- Instruction:
Collect all lines below with the string "from".

- Data segment:

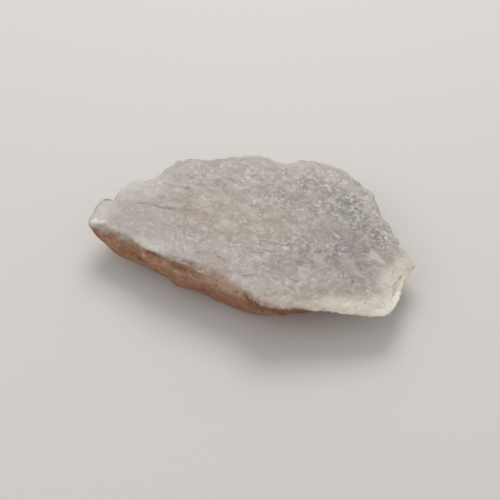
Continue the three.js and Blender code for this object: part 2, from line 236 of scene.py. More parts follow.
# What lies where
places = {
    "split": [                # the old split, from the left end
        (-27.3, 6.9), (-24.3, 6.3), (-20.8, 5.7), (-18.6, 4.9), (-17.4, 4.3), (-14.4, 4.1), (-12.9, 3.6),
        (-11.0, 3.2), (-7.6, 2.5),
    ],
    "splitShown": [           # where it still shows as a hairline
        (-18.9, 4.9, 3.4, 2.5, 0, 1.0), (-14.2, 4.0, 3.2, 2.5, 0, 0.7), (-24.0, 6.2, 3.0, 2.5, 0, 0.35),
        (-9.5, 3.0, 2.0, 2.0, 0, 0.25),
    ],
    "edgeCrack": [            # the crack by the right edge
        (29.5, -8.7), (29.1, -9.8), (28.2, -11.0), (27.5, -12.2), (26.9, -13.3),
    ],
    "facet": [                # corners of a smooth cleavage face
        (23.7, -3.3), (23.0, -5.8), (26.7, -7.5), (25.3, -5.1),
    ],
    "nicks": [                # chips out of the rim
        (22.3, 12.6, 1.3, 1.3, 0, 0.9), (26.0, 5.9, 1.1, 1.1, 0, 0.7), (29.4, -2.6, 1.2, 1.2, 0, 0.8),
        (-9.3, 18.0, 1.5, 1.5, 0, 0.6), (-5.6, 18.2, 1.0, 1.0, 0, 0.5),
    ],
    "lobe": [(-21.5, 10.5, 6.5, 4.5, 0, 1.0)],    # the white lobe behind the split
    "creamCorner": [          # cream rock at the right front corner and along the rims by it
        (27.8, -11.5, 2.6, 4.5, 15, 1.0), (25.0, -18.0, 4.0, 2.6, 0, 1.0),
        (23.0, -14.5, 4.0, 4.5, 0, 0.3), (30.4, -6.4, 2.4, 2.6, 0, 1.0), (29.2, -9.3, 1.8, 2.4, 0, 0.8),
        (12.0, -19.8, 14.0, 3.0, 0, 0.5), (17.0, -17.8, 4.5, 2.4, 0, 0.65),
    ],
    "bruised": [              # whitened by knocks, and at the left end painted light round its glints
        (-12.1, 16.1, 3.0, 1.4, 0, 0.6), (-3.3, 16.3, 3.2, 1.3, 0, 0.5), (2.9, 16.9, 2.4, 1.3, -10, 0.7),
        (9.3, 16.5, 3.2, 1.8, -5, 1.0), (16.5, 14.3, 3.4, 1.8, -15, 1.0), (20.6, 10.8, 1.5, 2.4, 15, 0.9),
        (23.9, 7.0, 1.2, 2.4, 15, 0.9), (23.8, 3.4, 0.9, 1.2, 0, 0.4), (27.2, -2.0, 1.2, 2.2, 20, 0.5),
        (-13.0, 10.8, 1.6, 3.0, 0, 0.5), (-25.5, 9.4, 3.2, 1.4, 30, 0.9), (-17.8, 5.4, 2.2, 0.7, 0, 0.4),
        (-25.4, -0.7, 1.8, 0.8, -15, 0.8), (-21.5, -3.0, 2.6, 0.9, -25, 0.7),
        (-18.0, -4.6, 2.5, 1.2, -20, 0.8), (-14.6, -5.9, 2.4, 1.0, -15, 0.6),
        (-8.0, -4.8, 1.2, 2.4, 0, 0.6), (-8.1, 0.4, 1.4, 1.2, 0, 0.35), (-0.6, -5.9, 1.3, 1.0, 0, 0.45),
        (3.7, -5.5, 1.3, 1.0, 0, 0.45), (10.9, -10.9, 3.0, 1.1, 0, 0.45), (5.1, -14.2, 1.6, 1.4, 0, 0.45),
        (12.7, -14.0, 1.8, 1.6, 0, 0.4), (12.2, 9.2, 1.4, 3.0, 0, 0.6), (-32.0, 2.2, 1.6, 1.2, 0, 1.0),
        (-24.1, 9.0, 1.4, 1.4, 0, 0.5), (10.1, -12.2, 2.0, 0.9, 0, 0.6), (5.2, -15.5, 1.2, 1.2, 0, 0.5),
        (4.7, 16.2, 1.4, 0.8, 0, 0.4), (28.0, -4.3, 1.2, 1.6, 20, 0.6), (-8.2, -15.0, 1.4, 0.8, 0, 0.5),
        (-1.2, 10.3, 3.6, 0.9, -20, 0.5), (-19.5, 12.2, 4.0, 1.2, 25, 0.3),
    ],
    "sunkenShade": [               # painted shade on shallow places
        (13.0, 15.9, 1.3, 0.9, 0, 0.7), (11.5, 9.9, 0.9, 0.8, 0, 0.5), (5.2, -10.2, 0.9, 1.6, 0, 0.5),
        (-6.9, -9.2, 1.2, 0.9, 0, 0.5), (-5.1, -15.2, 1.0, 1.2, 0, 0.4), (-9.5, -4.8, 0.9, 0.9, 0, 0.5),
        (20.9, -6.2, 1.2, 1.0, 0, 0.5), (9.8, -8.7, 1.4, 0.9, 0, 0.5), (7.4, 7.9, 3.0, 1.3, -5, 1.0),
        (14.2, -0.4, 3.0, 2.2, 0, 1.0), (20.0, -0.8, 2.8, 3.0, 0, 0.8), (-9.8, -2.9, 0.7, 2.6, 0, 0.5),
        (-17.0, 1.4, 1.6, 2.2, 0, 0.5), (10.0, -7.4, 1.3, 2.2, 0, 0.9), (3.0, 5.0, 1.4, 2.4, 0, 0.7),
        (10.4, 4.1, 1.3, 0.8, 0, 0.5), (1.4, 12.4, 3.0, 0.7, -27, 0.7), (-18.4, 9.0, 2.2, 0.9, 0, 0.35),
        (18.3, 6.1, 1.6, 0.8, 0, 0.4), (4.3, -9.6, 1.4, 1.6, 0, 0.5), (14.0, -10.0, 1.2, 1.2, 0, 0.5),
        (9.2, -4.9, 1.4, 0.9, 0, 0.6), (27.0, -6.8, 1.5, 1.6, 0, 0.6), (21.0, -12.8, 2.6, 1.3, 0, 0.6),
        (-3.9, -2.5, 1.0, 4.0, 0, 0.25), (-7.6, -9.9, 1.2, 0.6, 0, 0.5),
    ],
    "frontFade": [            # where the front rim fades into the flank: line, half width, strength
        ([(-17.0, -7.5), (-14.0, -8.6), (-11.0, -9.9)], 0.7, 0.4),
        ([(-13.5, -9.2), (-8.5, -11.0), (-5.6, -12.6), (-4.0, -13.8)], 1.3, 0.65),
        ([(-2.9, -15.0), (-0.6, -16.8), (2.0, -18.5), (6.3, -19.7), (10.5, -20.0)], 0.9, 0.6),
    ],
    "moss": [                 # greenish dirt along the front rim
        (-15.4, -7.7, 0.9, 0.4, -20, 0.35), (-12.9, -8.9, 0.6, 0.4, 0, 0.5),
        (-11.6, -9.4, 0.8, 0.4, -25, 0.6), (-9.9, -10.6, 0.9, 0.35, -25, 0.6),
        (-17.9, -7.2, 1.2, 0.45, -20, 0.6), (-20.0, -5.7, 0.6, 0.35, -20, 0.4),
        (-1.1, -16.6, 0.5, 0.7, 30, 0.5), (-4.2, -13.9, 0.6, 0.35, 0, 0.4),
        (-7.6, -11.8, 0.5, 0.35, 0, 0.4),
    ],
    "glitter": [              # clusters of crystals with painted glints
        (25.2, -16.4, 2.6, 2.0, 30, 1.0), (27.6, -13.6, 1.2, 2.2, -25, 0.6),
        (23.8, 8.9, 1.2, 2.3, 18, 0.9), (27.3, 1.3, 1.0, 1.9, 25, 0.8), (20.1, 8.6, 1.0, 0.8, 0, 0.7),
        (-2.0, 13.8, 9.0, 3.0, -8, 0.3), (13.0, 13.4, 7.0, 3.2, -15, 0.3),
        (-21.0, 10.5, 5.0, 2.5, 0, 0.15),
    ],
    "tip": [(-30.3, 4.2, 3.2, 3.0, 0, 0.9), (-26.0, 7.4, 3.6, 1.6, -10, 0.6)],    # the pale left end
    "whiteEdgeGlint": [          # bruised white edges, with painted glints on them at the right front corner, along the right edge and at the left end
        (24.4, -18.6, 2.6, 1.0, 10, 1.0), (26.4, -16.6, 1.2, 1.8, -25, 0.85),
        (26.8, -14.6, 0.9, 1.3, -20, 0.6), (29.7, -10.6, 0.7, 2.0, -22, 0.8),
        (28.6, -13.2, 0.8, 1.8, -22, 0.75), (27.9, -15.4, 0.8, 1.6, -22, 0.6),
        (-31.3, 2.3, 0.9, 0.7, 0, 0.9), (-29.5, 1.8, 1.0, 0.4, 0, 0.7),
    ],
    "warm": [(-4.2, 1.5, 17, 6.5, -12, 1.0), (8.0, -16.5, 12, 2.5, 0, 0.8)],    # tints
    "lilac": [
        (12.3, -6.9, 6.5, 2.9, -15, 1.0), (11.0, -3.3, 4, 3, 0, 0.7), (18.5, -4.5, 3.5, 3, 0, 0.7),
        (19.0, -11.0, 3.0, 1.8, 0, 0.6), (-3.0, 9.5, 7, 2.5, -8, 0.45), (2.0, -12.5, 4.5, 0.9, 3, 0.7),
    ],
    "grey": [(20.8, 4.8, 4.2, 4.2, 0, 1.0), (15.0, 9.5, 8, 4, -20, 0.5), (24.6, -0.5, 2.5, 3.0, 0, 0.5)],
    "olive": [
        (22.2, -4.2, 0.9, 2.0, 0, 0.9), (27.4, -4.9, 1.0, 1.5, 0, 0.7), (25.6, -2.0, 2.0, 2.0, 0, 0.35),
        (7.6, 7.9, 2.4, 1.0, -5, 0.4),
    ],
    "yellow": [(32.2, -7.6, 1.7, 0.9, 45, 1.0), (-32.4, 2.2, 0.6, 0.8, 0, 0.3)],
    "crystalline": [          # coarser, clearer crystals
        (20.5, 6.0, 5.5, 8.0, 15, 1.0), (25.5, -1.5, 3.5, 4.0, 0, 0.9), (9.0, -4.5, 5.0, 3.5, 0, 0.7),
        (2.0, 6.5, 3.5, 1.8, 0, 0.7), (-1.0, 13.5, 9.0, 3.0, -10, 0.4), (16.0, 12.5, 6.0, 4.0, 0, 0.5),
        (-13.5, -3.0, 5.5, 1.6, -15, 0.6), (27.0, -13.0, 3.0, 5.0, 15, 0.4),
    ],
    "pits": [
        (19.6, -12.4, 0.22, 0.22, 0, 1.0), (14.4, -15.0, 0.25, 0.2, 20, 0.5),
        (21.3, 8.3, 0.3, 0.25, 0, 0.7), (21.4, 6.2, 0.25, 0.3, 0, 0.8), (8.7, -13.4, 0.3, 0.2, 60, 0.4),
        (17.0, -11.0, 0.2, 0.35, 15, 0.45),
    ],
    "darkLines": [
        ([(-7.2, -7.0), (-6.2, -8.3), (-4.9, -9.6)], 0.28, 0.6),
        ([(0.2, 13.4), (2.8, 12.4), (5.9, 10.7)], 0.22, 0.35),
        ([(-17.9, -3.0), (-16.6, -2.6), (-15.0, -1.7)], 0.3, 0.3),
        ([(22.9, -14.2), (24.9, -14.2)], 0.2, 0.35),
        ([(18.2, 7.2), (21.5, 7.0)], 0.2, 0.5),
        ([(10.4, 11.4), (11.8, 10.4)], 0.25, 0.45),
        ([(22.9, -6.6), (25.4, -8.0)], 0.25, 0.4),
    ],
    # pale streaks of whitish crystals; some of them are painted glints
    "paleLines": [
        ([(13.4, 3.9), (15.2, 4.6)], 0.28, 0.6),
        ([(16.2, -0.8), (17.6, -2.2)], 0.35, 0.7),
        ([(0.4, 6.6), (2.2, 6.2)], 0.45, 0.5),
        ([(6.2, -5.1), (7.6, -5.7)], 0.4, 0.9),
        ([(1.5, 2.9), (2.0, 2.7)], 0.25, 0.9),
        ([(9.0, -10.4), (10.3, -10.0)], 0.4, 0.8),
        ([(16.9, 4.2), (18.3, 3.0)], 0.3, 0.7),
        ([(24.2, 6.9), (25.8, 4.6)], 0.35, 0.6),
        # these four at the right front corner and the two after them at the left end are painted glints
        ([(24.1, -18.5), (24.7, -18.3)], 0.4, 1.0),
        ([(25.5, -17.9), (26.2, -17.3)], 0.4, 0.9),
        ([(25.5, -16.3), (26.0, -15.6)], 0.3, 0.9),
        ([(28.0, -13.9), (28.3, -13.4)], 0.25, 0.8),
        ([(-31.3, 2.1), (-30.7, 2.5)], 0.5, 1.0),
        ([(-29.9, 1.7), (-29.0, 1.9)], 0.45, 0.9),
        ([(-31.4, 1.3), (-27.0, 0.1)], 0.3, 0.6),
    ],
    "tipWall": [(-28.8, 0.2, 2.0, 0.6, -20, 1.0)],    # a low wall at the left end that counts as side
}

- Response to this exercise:
Continue the three.js and Blender code for this object: part 2, from line 236 of scene.py. More parts follow.
    "split": [                # the old split, from the left end